The last few legs were spent over Bleaklow in increasing amounts of snow, with the wind picking up considerably. Just as we were pondering a long route choice, Jim and Stuart came passed us (I'm not sure where they had been) and then another couple pair appeared in the murk and we jogged and walked together for a while on the rough track that is the Pennine Way. It felt a little strange being in such a group after a long night but it was good to have a bit of new company, and to check each other was OK.

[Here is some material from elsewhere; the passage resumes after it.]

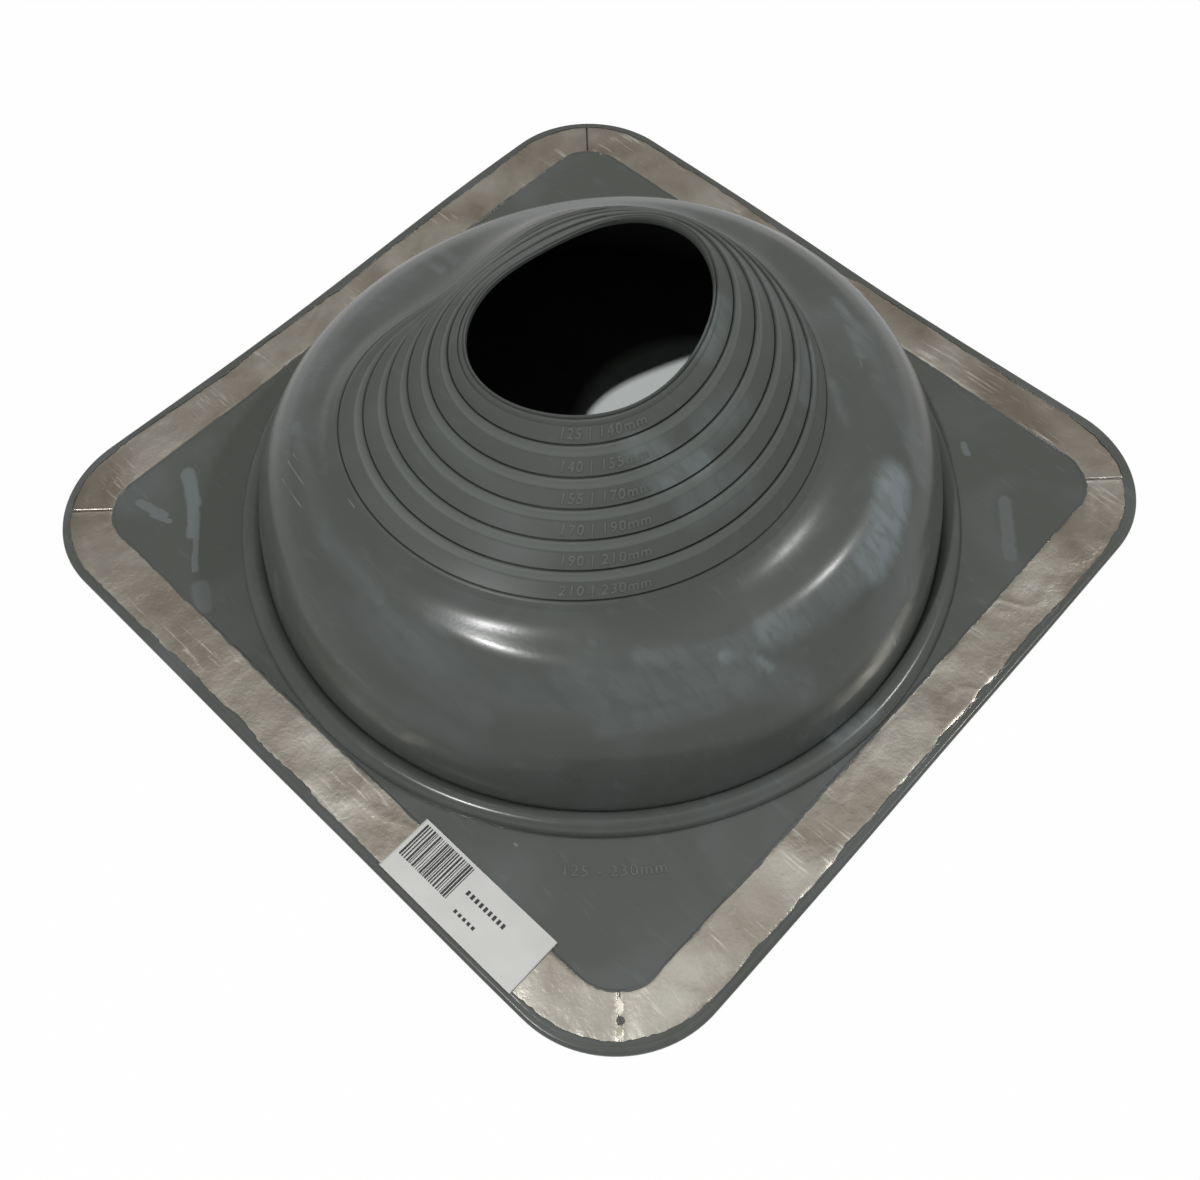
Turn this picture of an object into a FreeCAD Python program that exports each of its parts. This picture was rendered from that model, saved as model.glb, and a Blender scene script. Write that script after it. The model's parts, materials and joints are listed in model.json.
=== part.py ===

Being much faster than us, Jim and Stuart pushed on ahead and then we dropped the other pair (who we latter met in the cafe and learnt they were on a different course) The wind increased significantly to such a point that navigation was becoming a real chore. I was wearing waterproof over-mitts and didn't want to lose the map by fumbling in the wind, but needed to re-fold it to check the control descriptions. Conversation between us was difficult and we made progress by 'running' from one bit of shelter to another, and then regrouping and comparing thoughts. Latterly, we found out that Jim and Stuart had mis-punched Control No.19 so our cautious nature was well worth it. We had a very strong head wind for the last three controls, all sited on technical terrain in some dis-used quarries and pits. We were reduced to moving very carefully, and only when the wind and terrain made it safe to do so, to avoid being blown over onto rocky ground, with walls, very steep slopes and small crags around us.
But as per last year and our epic battle to finish, we were the first to start in the Elite class and also the last to finish so overall we were out for quite a long time! But, we retained our 100% finishers reputation, won the Mixed Veterans trophy and placed fifth overall. Having reviewed our routes with the trackers of the leading pairs, we seem to have taken very good lines betwen all controls.
All good fun, and good training for bigger things, of course! I think the wind cost us an extra hour or two and I so wish I could run better on rough technical terrain....but age and experience does have it's adventages.